Take all the material and copy it exactly.
──────── Supplied information
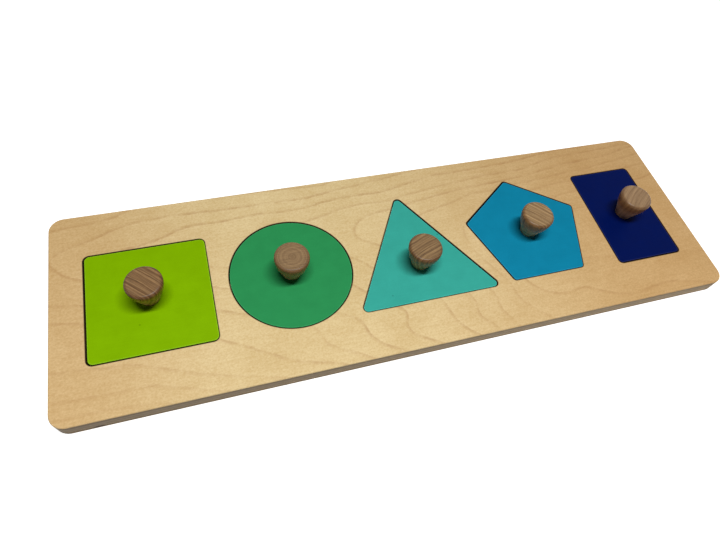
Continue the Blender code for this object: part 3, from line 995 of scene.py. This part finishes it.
class PUZZLE_OT_knobs(bpy.types.Operator):
    """Build the five turned knobs with their blind holes"""

    bl_idname = "shape_puzzle.knobs"
    bl_label = "Knobs"

    def execute(self, context):
        settings = context.scene.puzzle_knobs
        bore_radius = context.scene.puzzle_tiles.shank_hole
        rim_foot = KNOB_HIGH.z - KNOB_LOW.z - settings.rim_radius
        # The knob is seated on the tile, where the CAD model leaves a gap
        foot = TILE_HIGH.z + GLUE_LINE - KNOB_LOW.z
        profile = [(settings.neck_radius, foot)]
        for step in range(FLANK_STEPS + 1):
            share = step / FLANK_STEPS
            swell = math.sin(math.pi / 2 * share ** settings.flank_power)
            radius = settings.neck_radius + (settings.head_radius - settings.neck_radius) * swell
            profile.append((radius, rim_foot * share))
        rim = eased(0.0, settings.rim_radius, rim_foot, steps=RIM_STEPS)[1:]
        profile += [(settings.head_radius - inset, height) for inset, height in rim]
        outline = partial(circle, steps=settings.steps)
        bore_outline = partial(circle, steps=SCREW_STEPS)
        for cutout in CUTOUTS:
            sheet = Sheet()
            rings = sheet.rings(outline, profile)
            sheet.wall(rings, 0)
            sheet.flat([rings[-1]], 0)
            bore = sheet.rings(bore_outline, ((bore_radius, settings.bore_depth), (bore_radius, foot)))
            sheet.wall(bore, 0)
            sheet.flat([bore[0]], 0, upwards=False)
            sheet.flat([rings[0], bore[-1]], 0, upwards=False)
            beech = turned_beech(cutout.name, KNOB_WOODS[cutout.name])
            knob = sheet.finished(f"{cutout.name}_turned_knob", [beech])
            knob.location = (*cutout.tile_centre(), KNOB_LOW.z)
            finish_piece(knob, cutout.body, cutout.name + "_knob")
        return {"FINISHED"}


class PUZZLE_OT_screws(bpy.types.Operator):
    """Build the countersunk wood screw under each knob"""

    bl_idname = "shape_puzzle.screws"
    bl_label = "Screws"

    def execute(self, context):
        settings = context.scene.puzzle_screws
        plating = zinc_plating(settings)
        length = SCREW_HIGH.z - SCREW_LOW.z
        thread_start = settings.head_rim + settings.head_radius - settings.core_radius
        rise = settings.thread_pitch / THREAD_ROWS_PER_TURN
        for cutout in CUTOUTS:
            sheet = Sheet()
            head = ((settings.head_radius, 0.0), (settings.head_radius, settings.head_rim))
            rings = sheet.rings(partial(circle, steps=SCREW_STEPS), head)
            for row in range(int((length - thread_start) / rise) + 1):
                height = thread_start + row * rise
                rings.append(sheet.ring(thread_section(settings, height, thread_start, length), height))
            sheet.wall(rings, 0)
            sheet.flat([rings[-1]], 0)
            recess = [
                sheet.ring(cross(settings.recess_span * share, settings.recess_width * share), height)
                for share, height in ((RECESS_TAPER, settings.recess_depth), (1.0, 0.0))
            ]
            sheet.wall(recess, 0, smooth=False)
            sheet.flat([recess[0]], 0, upwards=False)
            sheet.flat([rings[0], recess[-1]], 0, upwards=False)
            screw = sheet.finished(f"{cutout.name}_wood_screw", [plating])
            screw.location = (*cutout.tile_centre(), SCREW_LOW.z)
            # The round piece turns about its screw, which only lifts
            body = cutout.body if cutout.corners else "round_lifter"
            finish_piece(screw, body, cutout.name + "_screw")
        return {"FINISHED"}


class PUZZLE_OT_stage(bpy.types.Operator):
    """Lay the pale floor, hang the soft lamp and set the camera at the photograph's angle"""

    bl_idname = "shape_puzzle.stage"
    bl_label = "Stage"

    def execute(self, context):
        settings = context.scene.puzzle_stage
        scene = context.scene
        scene.view_settings.view_transform = "Standard"

        shape = bmesh.new()
        bmesh.ops.create_grid(shape, x_segments=1, y_segments=1, size=FLOOR_REACH)
        mesh = bpy.data.meshes.new("floor")
        shape.to_mesh(mesh)
        shape.free()
        floor = place("floor", mesh)
        floor.location.z = -FLOOR_DROP
        floor.data.materials.append(pale_floor(settings))

        world = bpy.data.worlds.new("soft_surround")
        world.use_nodes = True
        world.node_tree.nodes.clear()
        add = partial(add_node, world.node_tree)
        lighting = add("Background", linear_colour("FFFFFF"), settings.surround)
        seen = add("Background", linear_colour("FFFFFF"), 1.0)
        mixed = add("MixShader", seen_directly(add), lighting, seen)
        add("OutputWorld", mixed)
        scene.world = world

        data = bpy.data.lights.new("soft_lamp", "AREA")
        data.shape = "RECTANGLE"
        data.size = settings.lamp_length
        data.size_y = settings.lamp_width
        data.energy = settings.lamp
        lamp = place("soft_lamp", data)
        lamp.location = LAMP_PLACE
        lamp.rotation_euler = [math.radians(turn) for turn in LAMP_TURN]
        lamp.visible_camera = False

        data = bpy.data.cameras.new("camera")
        data.sensor_width = SENSOR_WIDTH
        data.sensor_fit = "HORIZONTAL"
        data.lens = settings.lens
        data.clip_start = NEAREST_SEEN
        camera = place("camera", data)
        camera.location = CAMERA_PLACE
        camera.rotation_euler = [math.radians(angle) for angle in CAMERA_TURN]
        scene.camera = camera
        return {"FINISHED"}


class PUZZLE_PT_sidebar(bpy.types.Panel):
    """The sizes and colours of the puzzle, with a button for each group of pieces"""

    bl_idname = "PUZZLE_PT_sidebar"
    bl_label = "Wooden shape puzzle"
    bl_space_type = "VIEW_3D"
    bl_region_type = "UI"
    bl_category = "Puzzle"

    def draw(self, context):
        for (group, settings_class), operator in zip(SETTINGS.items(), OPERATORS):
            box = self.layout.box()
            box.operator(operator.bl_idname)
            for name in settings_class.__annotations__:
                box.prop(getattr(context.scene, group), name)


OPERATORS = (PUZZLE_OT_board, PUZZLE_OT_tiles, PUZZLE_OT_knobs, PUZZLE_OT_screws, PUZZLE_OT_stage)


def register():
    for group, settings_class in SETTINGS.items():
        bpy.utils.register_class(settings_class)
        setattr(bpy.types.Scene, group, PointerProperty(type=settings_class))
    for listed in (*OPERATORS, PUZZLE_PT_sidebar):
        bpy.utils.register_class(listed)


def unregister():
    for listed in (*OPERATORS, PUZZLE_PT_sidebar):
        bpy.utils.unregister_class(listed)
    for group, settings_class in SETTINGS.items():
        delattr(bpy.types.Scene, group)
        bpy.utils.unregister_class(settings_class)


def main():
    register()
    bpy.ops.shape_puzzle.board()
    bpy.ops.shape_puzzle.tiles()
    bpy.ops.shape_puzzle.knobs()
    bpy.ops.shape_puzzle.screws()
    bpy.ops.shape_puzzle.stage()


if __name__ == "__main__":
    main()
────────────────
- Correct output:
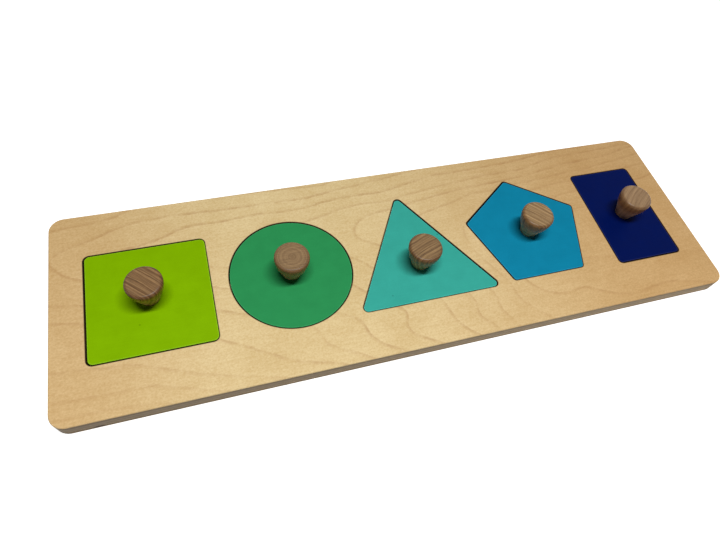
Continue the Blender code for this object: part 3, from line 995 of scene.py. This part finishes it.
class PUZZLE_OT_knobs(bpy.types.Operator):
    """Build the five turned knobs with their blind holes"""

    bl_idname = "shape_puzzle.knobs"
    bl_label = "Knobs"

    def execute(self, context):
        settings = context.scene.puzzle_knobs
        bore_radius = context.scene.puzzle_tiles.shank_hole
        rim_foot = KNOB_HIGH.z - KNOB_LOW.z - settings.rim_radius
        # The knob is seated on the tile, where the CAD model leaves a gap
        foot = TILE_HIGH.z + GLUE_LINE - KNOB_LOW.z
        profile = [(settings.neck_radius, foot)]
        for step in range(FLANK_STEPS + 1):
            share = step / FLANK_STEPS
            swell = math.sin(math.pi / 2 * share ** settings.flank_power)
            radius = settings.neck_radius + (settings.head_radius - settings.neck_radius) * swell
            profile.append((radius, rim_foot * share))
        rim = eased(0.0, settings.rim_radius, rim_foot, steps=RIM_STEPS)[1:]
        profile += [(settings.head_radius - inset, height) for inset, height in rim]
        outline = partial(circle, steps=settings.steps)
        bore_outline = partial(circle, steps=SCREW_STEPS)
        for cutout in CUTOUTS:
            sheet = Sheet()
            rings = sheet.rings(outline, profile)
            sheet.wall(rings, 0)
            sheet.flat([rings[-1]], 0)
            bore = sheet.rings(bore_outline, ((bore_radius, settings.bore_depth), (bore_radius, foot)))
            sheet.wall(bore, 0)
            sheet.flat([bore[0]], 0, upwards=False)
            sheet.flat([rings[0], bore[-1]], 0, upwards=False)
            beech = turned_beech(cutout.name, KNOB_WOODS[cutout.name])
            knob = sheet.finished(f"{cutout.name}_turned_knob", [beech])
            knob.location = (*cutout.tile_centre(), KNOB_LOW.z)
            finish_piece(knob, cutout.body, cutout.name + "_knob")
        return {"FINISHED"}


class PUZZLE_OT_screws(bpy.types.Operator):
    """Build the countersunk wood screw under each knob"""

    bl_idname = "shape_puzzle.screws"
    bl_label = "Screws"

    def execute(self, context):
        settings = context.scene.puzzle_screws
        plating = zinc_plating(settings)
        length = SCREW_HIGH.z - SCREW_LOW.z
        thread_start = settings.head_rim + settings.head_radius - settings.core_radius
        rise = settings.thread_pitch / THREAD_ROWS_PER_TURN
        for cutout in CUTOUTS:
            sheet = Sheet()
            head = ((settings.head_radius, 0.0), (settings.head_radius, settings.head_rim))
            rings = sheet.rings(partial(circle, steps=SCREW_STEPS), head)
            for row in range(int((length - thread_start) / rise) + 1):
                height = thread_start + row * rise
                rings.append(sheet.ring(thread_section(settings, height, thread_start, length), height))
            sheet.wall(rings, 0)
            sheet.flat([rings[-1]], 0)
            recess = [
                sheet.ring(cross(settings.recess_span * share, settings.recess_width * share), height)
                for share, height in ((RECESS_TAPER, settings.recess_depth), (1.0, 0.0))
            ]
            sheet.wall(recess, 0, smooth=False)
            sheet.flat([recess[0]], 0, upwards=False)
            sheet.flat([rings[0], recess[-1]], 0, upwards=False)
            screw = sheet.finished(f"{cutout.name}_wood_screw", [plating])
            screw.location = (*cutout.tile_centre(), SCREW_LOW.z)
            # The round piece turns about its screw, which only lifts
            body = cutout.body if cutout.corners else "round_lifter"
            finish_piece(screw, body, cutout.name + "_screw")
        return {"FINISHED"}


class PUZZLE_OT_stage(bpy.types.Operator):
    """Lay the pale floor, hang the soft lamp and set the camera at the photograph's angle"""

    bl_idname = "shape_puzzle.stage"
    bl_label = "Stage"

    def execute(self, context):
        settings = context.scene.puzzle_stage
        scene = context.scene
        scene.view_settings.view_transform = "Standard"

        shape = bmesh.new()
        bmesh.ops.create_grid(shape, x_segments=1, y_segments=1, size=FLOOR_REACH)
        mesh = bpy.data.meshes.new("floor")
        shape.to_mesh(mesh)
        shape.free()
        floor = place("floor", mesh)
        floor.location.z = -FLOOR_DROP
        floor.data.materials.append(pale_floor(settings))

        world = bpy.data.worlds.new("soft_surround")
        world.use_nodes = True
        world.node_tree.nodes.clear()
        add = partial(add_node, world.node_tree)
        lighting = add("Background", linear_colour("FFFFFF"), settings.surround)
        seen = add("Background", linear_colour("FFFFFF"), 1.0)
        mixed = add("MixShader", seen_directly(add), lighting, seen)
        add("OutputWorld", mixed)
        scene.world = world

        data = bpy.data.lights.new("soft_lamp", "AREA")
        data.shape = "RECTANGLE"
        data.size = settings.lamp_length
        data.size_y = settings.lamp_width
        data.energy = settings.lamp
        lamp = place("soft_lamp", data)
        lamp.location = LAMP_PLACE
        lamp.rotation_euler = [math.radians(turn) for turn in LAMP_TURN]
        lamp.visible_camera = False

        data = bpy.data.cameras.new("camera")
        data.sensor_width = SENSOR_WIDTH
        data.sensor_fit = "HORIZONTAL"
        data.lens = settings.lens
        data.clip_start = NEAREST_SEEN
        camera = place("camera", data)
        camera.location = CAMERA_PLACE
        camera.rotation_euler = [math.radians(angle) for angle in CAMERA_TURN]
        scene.camera = camera
        return {"FINISHED"}


class PUZZLE_PT_sidebar(bpy.types.Panel):
    """The sizes and colours of the puzzle, with a button for each group of pieces"""

    bl_idname = "PUZZLE_PT_sidebar"
    bl_label = "Wooden shape puzzle"
    bl_space_type = "VIEW_3D"
    bl_region_type = "UI"
    bl_category = "Puzzle"

    def draw(self, context):
        for (group, settings_class), operator in zip(SETTINGS.items(), OPERATORS):
            box = self.layout.box()
            box.operator(operator.bl_idname)
            for name in settings_class.__annotations__:
                box.prop(getattr(context.scene, group), name)


OPERATORS = (PUZZLE_OT_board, PUZZLE_OT_tiles, PUZZLE_OT_knobs, PUZZLE_OT_screws, PUZZLE_OT_stage)


def register():
    for group, settings_class in SETTINGS.items():
        bpy.utils.register_class(settings_class)
        setattr(bpy.types.Scene, group, PointerProperty(type=settings_class))
    for listed in (*OPERATORS, PUZZLE_PT_sidebar):
        bpy.utils.register_class(listed)


def unregister():
    for listed in (*OPERATORS, PUZZLE_PT_sidebar):
        bpy.utils.unregister_class(listed)
    for group, settings_class in SETTINGS.items():
        delattr(bpy.types.Scene, group)
        bpy.utils.unregister_class(settings_class)


def main():
    register()
    bpy.ops.shape_puzzle.board()
    bpy.ops.shape_puzzle.tiles()
    bpy.ops.shape_puzzle.knobs()
    bpy.ops.shape_puzzle.screws()
    bpy.ops.shape_puzzle.stage()


if __name__ == "__main__":
    main()